# Baitcaster for tiny crankbaits???



## Pont (Jun 28, 2008)

I'm currently in the market to replace my Team diawa 103hva wich is by far the best small crank thrower I have used. When I say small cranks, I'm talkin approximatly 1/5 oz. My team diawa is dying! Anyway, I was considering the "new" diawa advantage. Just wondering what everyone else suggests?

Thanks 
Pont


----------



## kentuckybassman (Jun 28, 2008)

I done a little research on your reel and here is a website with some detailed specs on it.
Myself,I like just about all of Diawas reels and i'm sure this one would be good if you got the $ for it.https://www.tackletour.com/index.html


----------



## Nickk (Jun 28, 2008)

most people would recommend either a Diawa Pixy or a Chronarch MG 50, personally I can't throw small (tiny) cranks with a b-caster.


----------



## Jim (Jun 29, 2008)

Nickk said:


> most people would recommend either a Diawa Pixy or a Chronarch MG 50, personally I can't throw small (tiny) cranks with a b-caster.
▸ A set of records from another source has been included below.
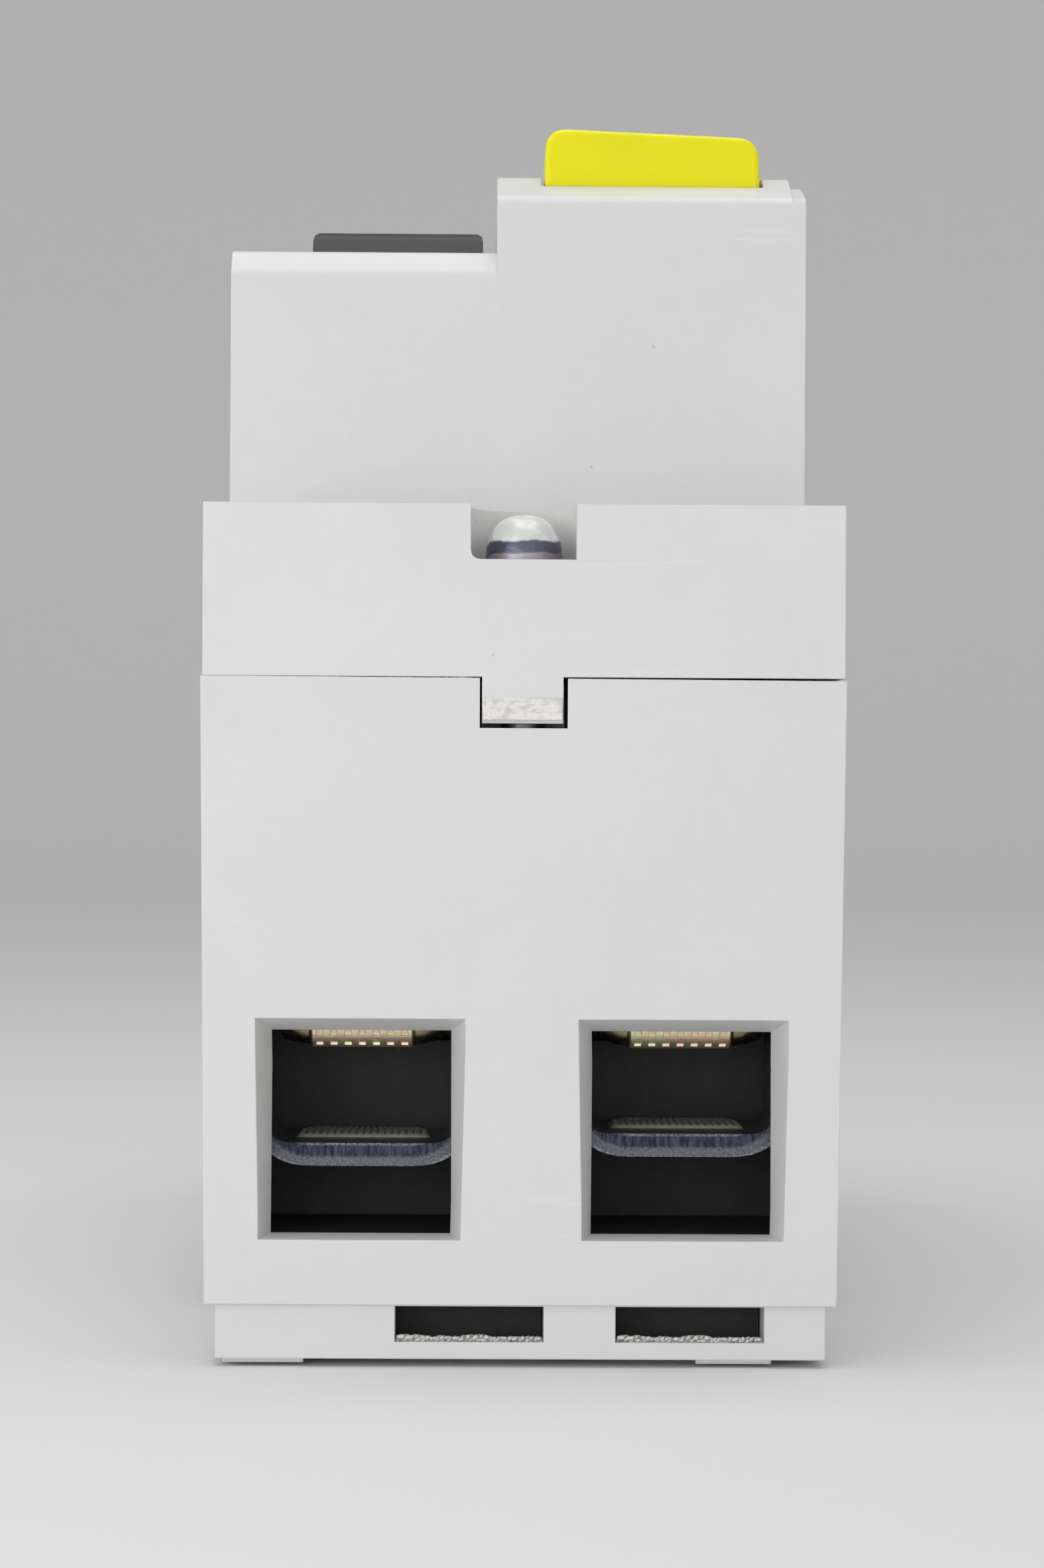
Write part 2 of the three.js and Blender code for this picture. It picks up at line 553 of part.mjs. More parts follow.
// Each pole's flexible lead runs from its moving contact through the ring to its load plate.
const LEAD_LEFT = [
  [-9, 1.75, 16.5], [-8.6, 4, 16.7], [-6, 6.7, 17.2], [-3.2, 8.9, 17.5], [1.2, 11, 17.5], [2.6, 13.5, 17.5],
  [2.6, 19.5, 17.4], [0.8, 23, 16.5], [-3.4, 25.4, 15.7], [-9.4, 26.4, 15.7],
];
const LEAD_RIGHT = [
  [9, 1.75, 16.5], [8.9, 4.8, 16.9], [7.6, 9, 17.4], [6.4, 13, 17.5],
  [6.4, 19.5, 17.4], [7.4, 23, 16.4], [8.8, 25.6, 15.7], [9, 27.6, 15.7],
];

// ---------------------------------------------------------------- test circuit
function testButton() {
  const { half, depth, left, right } = BUTTON;
  const face = [[-half, 65.4], [half, 65.4], [half - 0.1, right, 1.4], [0.1 - half, left, 1.4]];
  const cap = prismY(face, -depth, depth, 6);
  const flange = box(-half - 0.8, half + 0.8, -depth, depth + 0.8, 65.2, 66.3);
  return join(cap, flange, rodZ(1.4, 57.4, 65.6, 0, 0, SMALL_ROUND));
}

function testBracket() {
  const { x, y } = BUTTON;
  const plate = box(1.2, 15.2, y - 3.9, -4.4, 53.4, 54.6);
  const wall = box(x - 4.5, x + 4.5, y - 3.9, y - 2.9, 53.4, 60.6);
  const shelf = box(x - 4.5, x + 4.5, y - 3.9, y + 3.9, 59.6, 60.6);
  const clamp = box(x - 1.9, x + 1.9, -7, -4.4, 54.5, 56.7);
  return cut(join(plate, wall, shelf, clamp), rodZ(1.8, 58, 62, x, y, SMALL_ROUND));
}
const testBlade = () => box(BUTTON.x - 1.5, BUTTON.x + 1.5, -18.8, -4.8, 56.75, 57.1);
const testStud = () => rodZ(1, 54.65, 55.2, BUTTON.x, -17.6, SMALL_ROUND);

function testResistor() {
  const body = new THREE.CapsuleGeometry(1.4, 5, 3, 12).translate(3.4, -12.5, 57);
  const lead = new THREE.CylinderGeometry(0.35, 0.35, 12.4, 8).translate(3.4, -12.5, 57);
  const legs = [-18.5, -6.5].map((y) => rodZ(0.35, 54.7, 57.2, 3.4, y, 8));
  return join(body, lead, ...legs);
}

// ---------------------------------------------------------------- rail clip
function railClip() {
  const inner = RAIL_HALF - 0.2;
  const flange = box(-5.9, 5.9, inner, 41.9, 2, SEAT_Z - 0.4);
  const tongue = box(-4.3, 4.3, inner, 41.9, 0.4, 2.2);
  const hookSide = [[inner - 1.1, 0.4], [inner - 1.6, 1.5], [inner + 1, 1.7], [inner + 1, 0.4]];
  const hook = prismX(hookSide, -4.3, 4.3);
  const relief = box(-1.8, 1.8, 22, 33.7, -1, 4);
  const driverSlot = box(-2.6, 2.6, 37.6, 39.4, -1, 4);
  return cut(join(flange, tongue, hook), relief, driverSlot);
}

// ---------------------------------------------------------------- assembly
const breaker = new THREE.Group();
const add = (...meshes) => breaker.add(...meshes);

add(named("base_housing", baseHousing(), FINISH.white));
add(named("cover_housing", coverHousing(), FINISH.white));
["left", "right"].forEach((side, i) => {
  const [x0, x1] = HOOK_WINDOWS[i];
  const plug = box(x0 + 0.05, x1 - 0.05, PLUG.front, PLUG.back, PAD_HEIGHT + 0.05, SEAT_Z - 0.15);
  add(named(`window_plug_${side}`, plug, FINISH.dark));
});
add(named("rating_label", box(0.3, 15.6, -9.6, 19.4, 0, 0.2), FINISH.label, [0, 0, HIGH_FACE_Z + 0.01]));
add(named("mechanism_frame", mechanismFrame(), FINISH.steel));

const ENDS = [
  { end: "line", turn: 0, rest: CAGE_REST },
  { end: "load", turn: Math.PI, rest: CAGE_REST_LOAD },
];
for (const { end, turn, rest } of ENDS) {
  const group = new THREE.Group();
  group.rotation.z = turn;
  group.add(named(`${end}_terminal_liner`, terminalLiner(), FINISH.dark));
  group.add(named(`${end}_cover_screw`, coverScrew(), FINISH.steel, [0, -COVER_SCREW.y, 0]));
  for (const side of ["left", "right"]) {
    const x = (side === "left" ? -1 : 1) * (turn ? -1 : 1) * TERMINAL_X;
    group.add(named(`${end}_cage_${side}`, terminalCage(), FINISH.zinc, [x, -TERMINAL_Y, rest[side]]));
    group.add(named(`${end}_terminal_screw_${side}`, terminalScrew(), FINISH.zinc, [x, -TERMINAL_Y, 0]));
    if (turn) group.add(named(`load_plate_${side}`, terminalPlate(25.2), FINISH.gold, [x, 0, 0]));
  }
  add(group);
}

const moving = new THREE.Group();
moving.position.set(0, CARRIER.y, CARRIER.z);
moving.rotation.x = -CARRIER.openAngle * DEGREE;
moving.add(named("contact_carrier", contactCarrier(), FINISH.dark));
for (const [side, x, lead] of [["left", -TERMINAL_X, LEAD_LEFT], ["right", TERMINAL_X, LEAD_RIGHT]]) {
  moving.add(named(`moving_contact_${side}`, movingContact(), FINISH.copper, [x, 0, 0]));
  moving.add(named(`moving_contact_tip_${side}`, movingContactTip(), FINISH.silver, [x, 0, 0]));
  moving.add(named(`contact_spring_${side}`, coil(1.6, 0.28, 0.9, 5, 4), FINISH.steel, [x, -7.9, 0]));
  add(named(`fixed_contact_${side}`, fixedContact(), FINISH.gold, [x, 0, 0]));
  add(named(`fixed_contact_tip_${side}`, fixedContactTip(), FINISH.silver, [x, 0, 0]));
  add(named(`arc_chute_${side}`, arcChute(), FINISH.cream, [x, 0, 0]));
  add(named(`pole_lead_${side}`, wire(lead, 1.5, 20), side === "left" ? FINISH.blue : FINISH.brown));
}
add(moving);
add(named("carrier_pivot_pin", rodX(1.2, -15.8, 15.8), FINISH.steel, [0, CARRIER.y, CARRIER.z]));

const toggle = named("toggle_handle", toggleHandle(), FINISH.grey, [TOGGLE.x, 0, TOGGLE.z]);
toggle.rotation.x = -TOGGLE.offAngle * DEGREE;
add(toggle, named("toggle_pin", rodX(1.2, -15.4, -0.6), FINISH.steel, [0, 0, TOGGLE.z]));
const crankAt = new THREE.Vector3(0, CRANK.y, CRANK.z).applyEuler(toggle.rotation);
const link = named("toggle_link", toggleLink(), FINISH.steel, [0, crankAt.y, TOGGLE.z + crankAt.z]);
link.rotation.x = -LINK_OFF_ANGLE * DEGREE;
add(link);
const toggleSpring = coil(3.75, 0.25, 0, 3, 4, 12).rotateY(Math.PI / 2);
add(named("toggle_spring", toggleSpring, FINISH.steel, [TOGGLE.x + 1, 0, TOGGLE.z]));
add(named("trip_lever", tripLever(), FINISH.cream, [0, TRIP_PIVOT.y, TRIP_PIVOT.z]));
add(named("trip_lever_pin", rodX(1, -15.4, -0.6), FINISH.steel, [0, TRIP_PIVOT.y, TRIP_PIVOT.z]));

add(named("trip_relay_case", relayCase(), FINISH.dark));
add(named("relay_plunger", relayPlunger(), FINISH.steel, [PLUNGER.x, PLUNGER.y, 0]));
add(named("transformer_ring", transformerRing(), FINISH.blue, [RING.x, (RING.y0 + RING.y1) / 2, RING.z]));

add(named("test_button", testButton(), FINISH.yellow, [BUTTON.x, BUTTON.y, 0]));
add(named("test_button_spring", coil(2.2, 0.25, 60.7, 65.1, 4), FINISH.steel, [BUTTON.x, BUTTON.y, 0]));
add(named("test_bracket", testBracket(), FINISH.cream));
add(named("test_blade", testBlade(), FINISH.gold));
add(named("test_contact_stud", testStud(), FINISH.silver));
add(named("test_resistor", testResistor(), FINISH.blue));
add(named("din_clip", railClip(), FINISH.white));

export default breaker;
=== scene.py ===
# %% [markdown]
# # A two-module residual current breaker
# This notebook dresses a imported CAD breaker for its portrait: a white-grey moulded body with a stepped
# nose, a yellow test button, a dark toggle, and two wire entries with zinc cages and pale gold plates.
# Everything is in metres in the CAD's own frame, +Z up and the wire entries of the line end facing -Y.

# %% Load the frame
import json
import math
import random
import bmesh
import bpy
from mathutils import Matrix, Vector, noise


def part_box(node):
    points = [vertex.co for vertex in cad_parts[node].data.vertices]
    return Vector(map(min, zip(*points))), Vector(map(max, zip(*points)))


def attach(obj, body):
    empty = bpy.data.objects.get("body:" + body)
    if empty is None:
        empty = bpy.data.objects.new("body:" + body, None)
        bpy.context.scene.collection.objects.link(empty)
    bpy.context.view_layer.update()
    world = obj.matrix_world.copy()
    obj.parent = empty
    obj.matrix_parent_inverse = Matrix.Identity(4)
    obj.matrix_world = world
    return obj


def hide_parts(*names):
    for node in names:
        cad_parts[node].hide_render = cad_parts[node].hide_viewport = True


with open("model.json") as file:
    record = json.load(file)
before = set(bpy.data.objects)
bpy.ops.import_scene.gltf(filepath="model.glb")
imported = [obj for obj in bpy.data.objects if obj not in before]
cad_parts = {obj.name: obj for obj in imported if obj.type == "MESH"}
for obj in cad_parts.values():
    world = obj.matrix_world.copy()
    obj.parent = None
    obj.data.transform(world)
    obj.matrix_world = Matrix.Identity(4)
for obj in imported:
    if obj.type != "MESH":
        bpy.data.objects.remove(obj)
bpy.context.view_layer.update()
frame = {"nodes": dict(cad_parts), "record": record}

MM = 0.001

# %% [markdown]
# ## Shader maths
# A material is a small program. Writing its sums as Python expressions keeps it readable, so one class
# wraps a socket and turns +, - and * into Math nodes. A second class makes any other node.

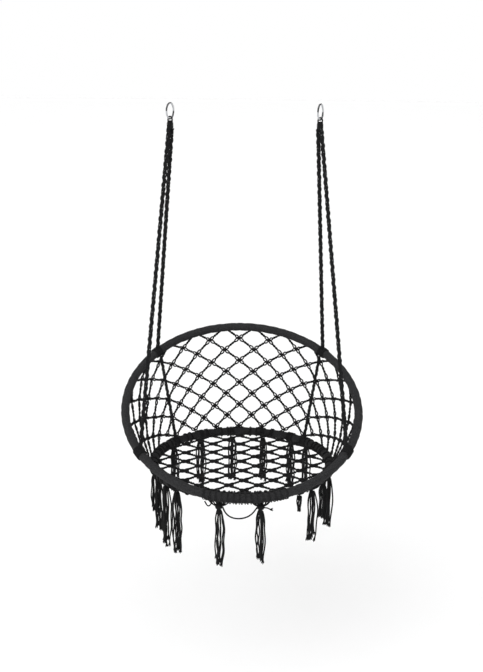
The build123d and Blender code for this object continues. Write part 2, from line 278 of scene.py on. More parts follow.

Pixy is a nice reel..i just sold mine. If you want to go that route, the daiwa sol baitcaster is good. 

Also for cheap you can get a shimano scorpion. Another great reel for finesse techniques.


----------



## SnowmanJon (Jun 30, 2008)

I'm throwing stuff that small with my pflueger. It's an echelon...it was a rod/reel combo for about $100 at Gander Mtn.

JON


----------



## xmytruck (Jun 30, 2008)

revo STX.... I throw 1/8 Rapalas with it and NP to boot.


----------



## WVfishing (Jun 30, 2008)

I use the revo's and love them. They throw the small stuff good. They are worth taking the look at them.


----------



## Jim (Jun 30, 2008)

I have a revo STX and love it. Anyone want to test it and borrow it, I will send it to you to try for a few weeks. As long as you promise to send it back.


----------



## jkbirocz (Jun 30, 2008)

I also have a revo stx, and love it. I plan to buy another soon. While I typically throw larger stuff with it, I can also throw light stuff with ease, as long as it is pair with a whippy rod. I do not know your price range, but you may want to check out the revo premier, from what I understand they are more of a finnese baitcaster, but of course they are more $$$ than the stx eventhough it has less bearings and wimpier drag :shock: but it sure is light and nice looking.


----------



## FishinsMyLife (Jul 1, 2008)

My Curado can toss fairly light baits well, as long as you're not talking under 1/8 :shock: . Thumbing the spool with hardly any tension and a rod that flexes a lot helps me out.


----------



## micropterus (Jul 5, 2008)

I agree! The Revos will handle light cranks. My 'light crank' rig is a STX (6.4:1) on a Fenwick HMG 6'6" medium (GT66M) with 10# Trilene XL. It will easily throw 1/4 oz baits, and I've thrown lighter on occassion.


----------



## Zum (Jul 5, 2008)

I think once you get used to any baitcaster you will be able to throw 1/8 ounce lures with only the occasonal backlash.


----------